U.S. Pat. No. 3.518,207 discloses a process whereby particles of alumina are contacted with carbon dioxide-saturated, platinum-containing solution to prepare a platinum-alumina reforming catalyst. Gaseous carbon dioxide is continuously fed to the platinum solution to maintain saturation, and the solution thus produced is continuously recirculated through a bed of alumina particles for a period of about an hour, apparently at ambient temperatures and pressures. The method described in this patent is likely to achieve some improvement in pore penetration over that achieved by an aqueous solution containing the metal catalyst alone. However, the surface tension and viscosity of the platinum-containing solution will not be significantly changed by saturating the solution with carbon dioxide under the conditions disclosed in the patent, and maximum contact of the alumina surfaces is not likely to be achieved.
An improvement in penetration of a support material by a metal catalyst is disclosed to be achieved by the method of U.S. Pat. No. 2,696,475. According to this method, a porous carrier is soaked in a solution containing the metal catalyst in complex ion form, the excess solution is removed, and the metal catalyst-carrier material is treated with a gas containing carbon dioxide to form a metal carbonate in situ on the carrier. It is suggested in this patent that the treatment with the carbon dioxide-containing gas may be conducted at super-atmospheric pressures to speed the carbonation reaction and assure complete penetration. However, because this method initially deposits the metal on the support in the form of an aqueous solution, the viscosity and surface tension limitations of aqueous solutions will initially limit the penetration of the metal into the carrier pores.

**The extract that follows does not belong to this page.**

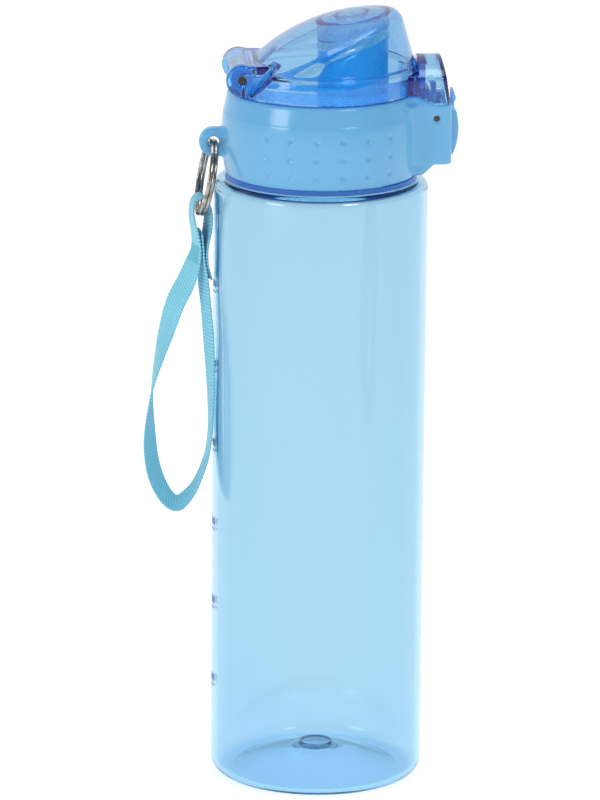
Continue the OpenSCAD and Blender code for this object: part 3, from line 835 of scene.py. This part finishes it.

U.S. Pat. No. 4,550,093 discloses a type of supported catalyst, useful as a Ziegler-Natta polymerization catalyst, wherein a porous alumina-based aerogel support having high surface area is impregnated by a transition metal compound. Successful impregnation of the aerogel by the transition metal, which is disclosed to be dissolved in a heptane solution, requires the maintenance of anhydrous conditions and is conducted at ambient temperatures. While the impregnation method described in this patent might achieve maximum catalyst metal penetration in the specific aerogel support described in this patent, it is not likely to be universally applicable to enhance metal catalyst penetration on other types of porous catalyst supports.
The prior art, therefore, has failed to disclose a method of making a high activity metal catalyst supported on a high surface area porous support which achieves maximum penetration of the pores of the support and, therefore, maximum surface area deposition by the metal catalyst.